Notwithstanding anything to the contrary herein, we express no opinion as to the effect of the Reorganization on the Acquired Fund, the Acquiring Fund or any Acquired Fund shareholders with respect to any asset (including without limitation any stock held in a passive foreign investment company as defined in section 1297(a) of the Code or any contract described in Section 1256(b) of the Code) as to which any unrealized gain or loss is required to be recognized for federal income tax purposes at the end of a taxable year (or on the termination or transfer thereof) regardless of whether such transfer would otherwise be a non-taxable transaction under the Code.
Our opinion is based upon the Code, the applicable Income Tax Regulations, the present positions of the Internal Revenue Service (the “Service”) as are set forth in published revenue rulings and revenue procedures, present administrative positions of the Service, and existing judicial decisions, all of which are subject to change either prospectively or retroactively. We do not undertake to make any continuing analysis of the facts or relevant law following the date of the Reorganization.

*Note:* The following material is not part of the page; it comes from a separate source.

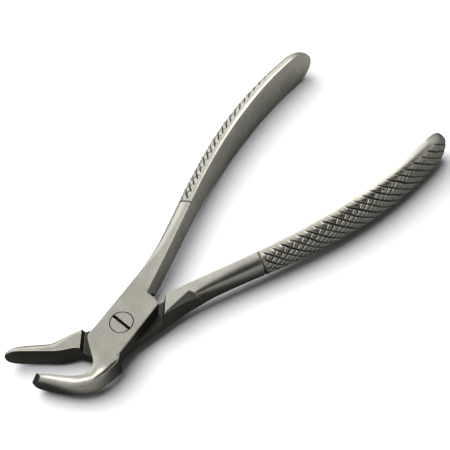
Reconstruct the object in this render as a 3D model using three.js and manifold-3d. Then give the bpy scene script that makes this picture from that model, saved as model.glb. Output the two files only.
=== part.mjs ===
// Dental extraction forceps, English lower pattern: two forged halves crossed in a lap joint
// and held by one slotted screw. Millimetres, +Z up.
// Origin: on the pivot axis, in the plane of the joint's underside. +X runs to the handles.
// The rest position is the open one; each half is drawn where it lies at rest.

import * as THREE from 'three';
import { mergeVertices } from 'three/addons/utils/BufferGeometryUtils.js';
import Module from 'manifold-3d';

const wasm = await Module();
wasm.setup();

// Driving dimensions
const JOINT_THICKNESS = 7.2;
const MIDDLE = JOINT_THICKNESS / 2;      // the lap plane, and the middle of both handles
const LAP_GAP = 0.1;                     // between the two plates of the lap
const HEAD_DIAMETER = 6.5;               // screw head, flush in the upper plate
const HEAD_HEIGHT = 1.9;
const SHANK_DIAMETER = 4.6;
const THREAD_DIAMETER = 4.0;
const RUNNING_CLEARANCE = 0.05;          // radial, round the screw
const SLOT_WIDTH = 0.85;
const SLOT_DEPTH = 0.9;
const LAP_ANGLE = 48;                    // degrees from +X to the normal of the lap's shoulder walls
const LAP_HALF_WIDTH = 11.9;             // from the pivot to a shoulder wall, at the outer face
const WALL_DRAFT = 0.31;                 // the walls lean in by this much for each mm of depth
const LAP_HALF_LENGTH = 16;
const NOTCH_RADIUS = 11.6;               // the plate's corner turns inside the other half's wall
const NOTCH_BOX = { width: 14, length: 12, x: 11.2, y: -5 };   // reach of the notch's cut, in plan
const GRIP_HEIGHT = 13.0;
const TIP_X = 107.3;                     // end of the handles
const TIP_LENGTH = 8;                    // length of the rounded end
const BEAK_TOP = MIDDLE + 2.0;           // the beaks sit lower than the joint
const BEAK_BOTTOM = MIDDLE - 5.5;

const steel = (color, roughness) =>
  new THREE.MeshStandardMaterial({ color, roughness, metalness: 1 });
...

Our opinion is conditioned upon the performance by the Trust, on behalf of the Acquiring Fund and the Acquired Fund, of the undertakings in the Agreement and the Representation Letter. Except as expressly set forth above, we express no other opinion to any party as to the tax consequences, whether federal, state, local or foreign, with respect to (i) the Reorganization or any transaction related to or contemplated by such Reorganization (or incident thereto) or (ii) the effect, if any, of the Reorganization on any other transaction and/or the effect, if any, of any such other transaction on the Reorganization.
Board of Trustees, Ivy Funds
February 26, 2018
Page 4
We hereby consent to the use of this opinion as an exhibit to the registration statement of each Acquiring Fund on Form N-14, and any amendments thereto, covering the registration of the Acquiring Fund Shares under the Securities Act of 1933, as amended, to be issued in the Reorganization.